Espacio de opinión en el que se aúnan las artes escénicas, el panorama político, el cine, la radio, y la televisión. Además de la cultura en general y la vida en particular. Su autor es Bernardo Sánchez Salas, escritor, doctor en filología hispánica y guionista.

Sobre el autor

Bernardo Sánchez Salas (Logroño, 1961) Escritor, Doctor en Filología Hispánica, guionista de cine y televisión y autor teatral: Premio Max en 2001 por la adaptación escénica de la película El verdugo y adaptador, también, de obras de Arthur Miller (El precio, nominado en 2003 al Max a la mejor adaptación), Tirso de Molina (La celosa de sí misma), Antonio de Solís y Rivadeneyra (Un bobo hace ciento) –ambas para la Compañía Nacional de Teatro Clásico-, Aristófanes (La asamblea de las mujeres), Edgar Neville (El baile), Howard Carter Beane (Como abejas atrapadas en la miel), Jeff Baron (Visitando al señor Green, nominado en 2007 al Max a la mejor adaptación) o Rafael Azcona (El pisito).

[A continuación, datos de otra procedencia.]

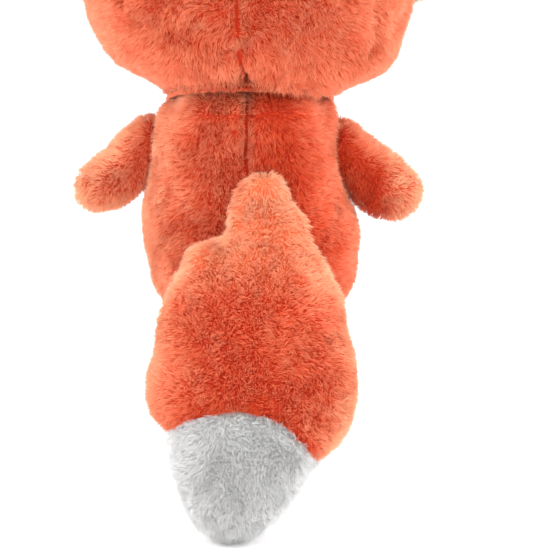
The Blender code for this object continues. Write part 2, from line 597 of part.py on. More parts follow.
nose_t = muzzle.t_of(29.6)
at, n = muzzle.point(RAD(90), nose_t), muzzle.normal(RAD(90), nose_t)
if at[2] < MUZZLE_BASE[2]:
    at, n = muzzle.point(RAD(270), nose_t), muzzle.normal(RAD(270), nose_t)
dome = [(0, -9.8), (SHANK_R, -9.8), (SHANK_R, 0.9), (4.6, 0.9), (5.2, 1.6)]
dome += [(5.2 * math.cos(RAD(a)), 1.6 + 3.6 * math.sin(RAD(a))) for a in (25, 50, 72)] + [(0, 5.2)]
v, f = turned(dome, 14, at, n)
side_way = frame_of(n)[0]
v = [p + 0.45 * ((p - at) @ side_way) * side_way * (1.0 if np.linalg.norm((p - at) - ((p - at) @ n) * n) > SHANK_R + 0.3 else 0.0) for p in v]
add("nose", "head", finish_mesh("nose", v, f, NECK_CENTRE), material("nose_plastic", BLACK, 0.25))
v, f = turned([(SHANK_R + 0.4, -5.4), (SHANK_R + 0.4, -6.6), (4.2, -6.6), (4.2, -5.4)], 12, at, n, ring=True)
add("nose_washer", "head", finish_mesh("nose_washer", v, f, NECK_CENTRE), material("nose_washer_plastic", CLEAR, 0.4))
v, f = turned([(0, -11.0), (SHANK_HOLE, -11.0), (SHANK_HOLE, 3.0), (0, 3.0)], 12, at, n)
cut(snout, cutter("cutter_nose_hole", v, f))
v, f = turned([(0, -11.5), (5.2, -11.5), (5.2, 4.0), (0, 4.0)], 12, at, n)
cut(snout_fill, cutter("cutter_nose_pocket", v, f))

smile = []
for k in range(11):
    a = RAD(-58 + 116 * k / 10)
    down = RAD(-90) if muzzle.point(RAD(270), 0.5)[2] < MUZZLE_BASE[2] else RAD(90)
    t = muzzle.t_of(27.2 - 4.2 * (a / RAD(58)) ** 2)
    smile.append(muzzle.point(down + a, t) + 1.05 * muzzle.normal(down + a, t))
thread("mouth_thread", "head", smile, 0.6, material("mouth_thread_cotton", (0.02, 0.015, 0.015), 0.8))

# Pale pointed tufts stand out of the side seams.
v, f = closed_mesh(head, 28, 20, -0.9)
head_block = cutter("cutter_head_outside", v, f)
for side, way in (("left", 1.0), ("right", -1.0)):
    tuft = Loft(TUFT, open_base=True, origin=(way * 59.0, -9.0, 208.0), along=(way * 0.93, -0.08, 0.34), side=(-0.34 * way, 0, 0.93))
    v, f = closed_mesh(tuft, 12, 6, 0.0)
    ob = add("cheek_tuft_" + side, "head", finish_mesh("cheek_tuft_" + side, v, f, NECK_CENTRE), fabric("cheek_tuft_" + side, CREAM))
    cut(ob, head_block)

cut(hb_l, hollow_neck, groove["left"])
cut(hb_r, hollow_neck, groove["right"])
cut(forehead, groove["left"], groove["right"], hollow_muzzle)
cut(cheek_l, hollow_neck, hollow_muzzle)
cut(cheek_r, hollow_neck, hollow_muzzle)
cut(head_fill, hollow_neck, hollow_muzzle, groove["left"], groove["right"], *pockets)

# ------------------------------------------------------------------ ears: a back and a front of fabric, sewn face to face


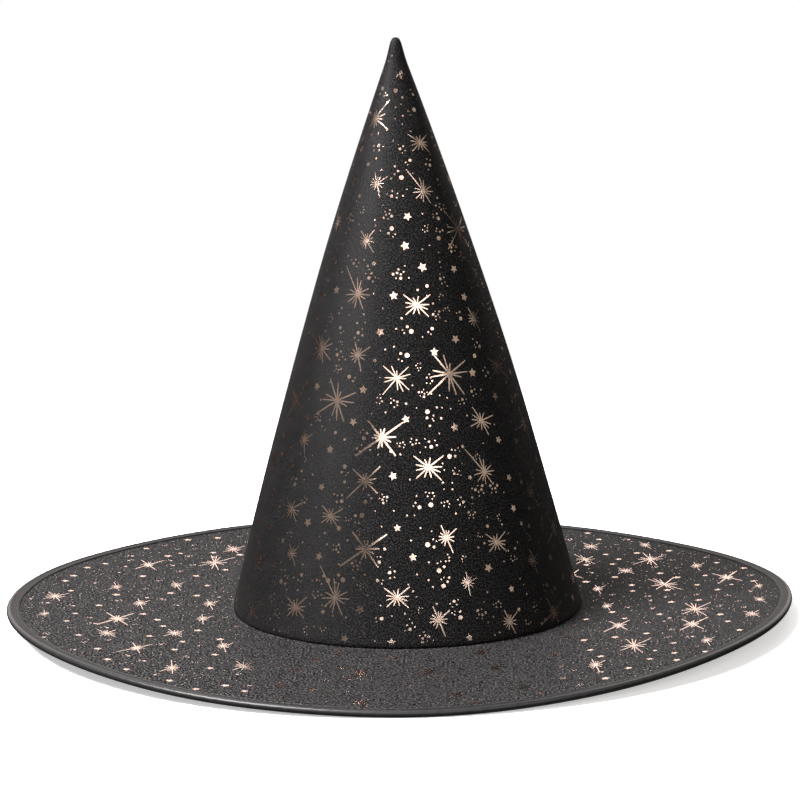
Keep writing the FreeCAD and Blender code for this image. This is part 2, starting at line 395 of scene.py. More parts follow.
def satinTape():
    # satin tape; its bead is pressed shinier than its flat legs
    made, board = newMaterial("satinTape")
    place = clothPlace(board, 1000)
    threads = twill(board, place, tapeLook["thread"], 0.0)
    drift = noise(board, place, 0.25, 2.0, 0.5)
    _, along, _ = board.split(place)
    edge = brimRadius * 1000
    color = board.mixColor(board.ramp(drift, 0.3, 0.7), gray(tapeLook["dark"]), gray(tapeLook["light"]))
    closeMaterial(board, {"Base Color": color, "Roughness": board.ramp(threads, 0, 1, 0.40, 0.50),
                          "Normal": board.bump(0.2, 0.0003, threads + drift * 2.0),
                          "Coat Weight": board.ramp(along, edge - 0.7, edge + 0.3, 0.0, tapeLook["beadGloss"]),
                          "Coat Roughness": 0.35, "Specular IOR Level": tapeLook["specular"]})
    return made


def plainWeave(name, dark, light, pitch, roughness):
    # thread over, thread under
    made, board = newMaterial(name)
    place = clothPlace(board, 1000)
    across, along, _ = board.split(place)
    turns = 2 * math.pi / pitch
    weave = (across * turns).math("SINE") * (along * turns).math("SINE") * 0.5 + 0.5
    drift = noise(board, place, 0.2, 3.0)
    closeMaterial(board, {"Base Color": board.mixColor(weave * 0.6 + drift * 0.4, gray(dark), gray(light)),
                          "Roughness": board.shine(drift, roughness), "Specular IOR Level": 0.35,
                          "Sheen Weight": 0.08, "Normal": board.bump(0.3, 0.0004, weave + drift)})
    return made


def grosgrain():
    # ribbon with fine upright ribs
    made, board = newMaterial("grosgrain")
    place = clothPlace(board, 1000)
    ribs = twill(board, place, 0.9, 0.0)
    fibre = noise(board, place, 2.5, 2.0)
    closeMaterial(board, {"Base Color": board.mixColor(ribs * 0.7 + fibre * 0.3, gray(0.012), gray(0.05)),
                          "Roughness": board.shine(fibre, 0.5, 0.2),
                          "Normal": board.bump(0.6, 0.0006, ribs + fibre * 0.3)})
    return made


def onObject(name, dark, light, scale, roughness, metallic=0.0, stretch=(1, 1, 1), bump=0.3):
    # a grain on the piece's own place: thread, felt, drawn wire, pinched tube
    made, board = newMaterial(name)
    place = board.node("ShaderNodeTexCoord", {}, {}, "Object")
    place = board.node("ShaderNodeMapping", {}, {"Vector": place, "Scale": stretch})
    grain = noise(board, place, scale, 4.0, 0.65)
    closeMaterial(board, {"Base Color": board.mixColor(board.ramp(grain, 0.3, 0.7), gray(dark), gray(light)),
                          "Metallic": metallic, "Roughness": board.shine(grain, roughness),
                          "Normal": board.bump(bump, 0.0003, grain)})
    return made


print("making materials")
crownCloth = printedCloth("crownCloth", printedLook, 1.0)
# the brim is the crown's own fabric with a lighter dark and light: a painted sheen, standing for the grazing sheen and
# overhead light the brim catches
brimPaintedSheenLook = {**printedLook, "dark": 0.003, "light": 0.082, "grain": 0.9, "roughness": 0.7, "specular": 0.02}
brimPaintedSheenCloth = printedCloth("brimPaintedSheenCloth", brimPaintedSheenLook, -1.0)
foilInk = foil()
tapeCloth = satinTape()
underCloth = plainWeave("underCloth", 0.010, 0.028, 0.9, 0.6)
liningCloth = plainWeave("liningCloth", 0.010, 0.034, 1.3, 0.5)
ribbonCloth = grosgrain()
threadLook = onObject("sewingThread", 0.012, 0.045, 2600, 0.5)
feltLook = onObject("stiffener", 0.42, 0.62, 700, 0.85, bump=0.5)
wireLook = onObject("springWire", 0.36, 0.62, 500, 0.25, 1.0, (0.2, 1, 6), 0.1)
crimpLook = onObject("crimpTube", 0.5, 0.75, 900, 0.3, 1.0, (6, 1, 1), 0.2)
labelCloth = plainWeave("labelCloth", 0.62, 0.80, 0.45, 0.45)


# the flat patterns

foot = {"level": 1.15 * mm, "tuck": 0.6, "ply": 1.4 * mm, "cloth": 0.4 * mm}
footRadius = wallRadius(foot["level"], foot["ply"] * foot["tuck"] + foot["cloth"])
tipTop = hat["crownHeight"] - 2.6 * mm
tipStart = hat["crownHeight"] - 16 * mm


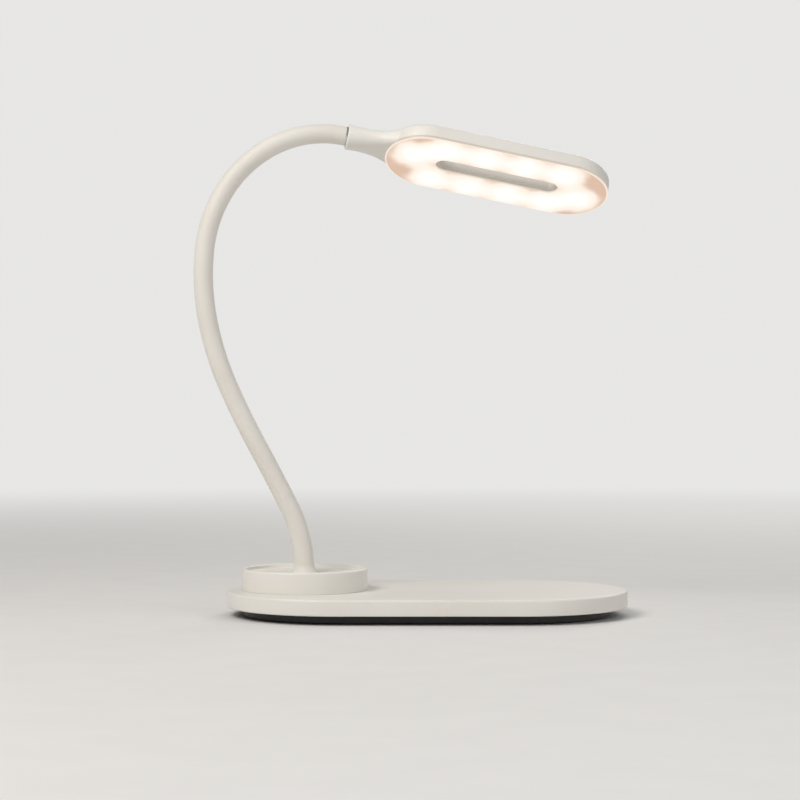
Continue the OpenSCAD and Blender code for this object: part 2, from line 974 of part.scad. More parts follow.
module sleeve(k) {
    begin = sleeve_gap / 2;
    end = k == links - 1 ? link_l : link_l - sleeve_gap / 2;
    color(sleeve_color)
        at_link(k)
            arc_tube(k, begin, end, sleeve_r, sleeve_bore_r);
}

module core(k) {
    begin = k == 0 ? 0 : core_gap / 2;
    end = k == links - 1 ? link_l : link_l - core_gap / 2;
    color(dark_steel_color)
        at_link(k)
            difference() {
                union() {
                    arc_tube(k, begin, end, core_r, core_bore_r);
                    if (k > 0) {
                        arc_rod(k, begin, begin + nose_wall, core_r);
                        sphere(ball_r);
                    }
                    if (k < links - 1)
                        arc_rod(k, end - cup_wall - cup_r, end, core_r);
                    if (k == 0)
                        core_root();
                }
                if (k > 0) {
                    arc_rod(k, 0, begin + nose_wall + 1, lead_bore_r);
                    post(lead_bore_r, -ball_r - cut, eps);
                }
                if (k < links - 1) {
                    arc_rod(k, end - cup_wall - cup_r - 1, link_l, lead_bore_r);
                    link_end(k)
                        sphere(cup_r);
                }
            }
}

// Straight root of the core, held in the arm foot
module core_root() {
    difference() {
        post(core_r, foot_socket_z - arm_z, eps);
        post(core_bore_r, foot_socket_z - arm_z - cut, cut);
    }
}

// Puts children at the end of link k, in the frame of the link's start
module link_end(k) {
    r = bend_radius(k);
    translate([r * (1 - cos(bends[k])), 0, r * sin(bends[k])])
        rotate([0, bends[k], 0])
            children();
}

module lead(k) {
    end = k == links - 1 ? link_l : link_l - lead_tail;
    color(lead_color)
        at_link(k) {
            arc_rod(k, 0, end, lead_r);
            if (k > 0)
                post(lead_r, -lead_nose, eps);
            if (k == 0)
                post(lead_r, tail_top_z - arm_z, eps);
            if (k == links - 1)
                link_end(k)
                    post(lead_r - 0.1, -tip_root, spigot_end);
        }
}

module arm_tip() {
    color(steel_color)
        at_link(links)
            difference() {
                union() {
                    post(tip_plug_r, -tip_plug_l, eps);
                    post(sleeve_r, 0, tip_flange_t);
                    post(spigot_r, 0, spigot_end);
                }
                post(tip_bore_r, -tip_plug_l - cut, spigot_end + cut);
                difference() {
                    post(spigot_r + cut, groove_x, groove_x + ring_t + 0.1);
                    post(groove_r, groove_x - cut, groove_x + ring_t + cut);
                }
            }
}

module snap_ring() {
    color(dark_steel_color)
        at_link(links)
            difference() {
                post(snap_r, groove_x + 0.05, groove_x + 0.05 + ring_t);
                post(groove_r + 0.05, groove_x - cut, groove_x + ring_t + cut);
                linear_extrude(spigot_end)
                    polygon([
                        [0, 0],
                        2 * snap_r * [cos(-snap_opening / 2), sin(-snap_opening / 2)],
                        2 * snap_r * [cos(snap_opening / 2), sin(snap_opening / 2)]
                    ]);
            }
}

// ---- Head ----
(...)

Sus trabajos teatrales –realizados para unidades de producción públicas y privadas- han sido dirigidas por Luis Olmos, Jorge Eines, Tamzin Townsend, Juan Echanove, Sergio Renán, Esteve Ferrer, o Juan Carlos Pérez de La Fuente. Es también autor de textos teatrales originales como Donde cubre y La sonrisa del monstruo (dirigidos por Laura Ortega para la RESAD), El sillón de Sagasta (dirigido por Ricardo Romanos) y La vida inmóvil (dirigida por Frederic Roda). Ha publicado estudios sobre el dramaturgo del siglo XIX Bretón de los Herreros y editado algunas de sus obras; fue corresponsal de la revista El público. Autor del conjunto de relatos Sombras Saavedra (2001), publicado por José Luis Borau en “El Imán” y de monografías individuales y/o colectivas sobre Rafael Azcona, Bigas Luna, Luchino Visconti, Viçenc Lluch, José Luis Borau, Eduardo Ducay, Antonio Mingote, Pedro Olea, el Documental Español, la Literatura y el Cine en España o El Quijote y el Cine.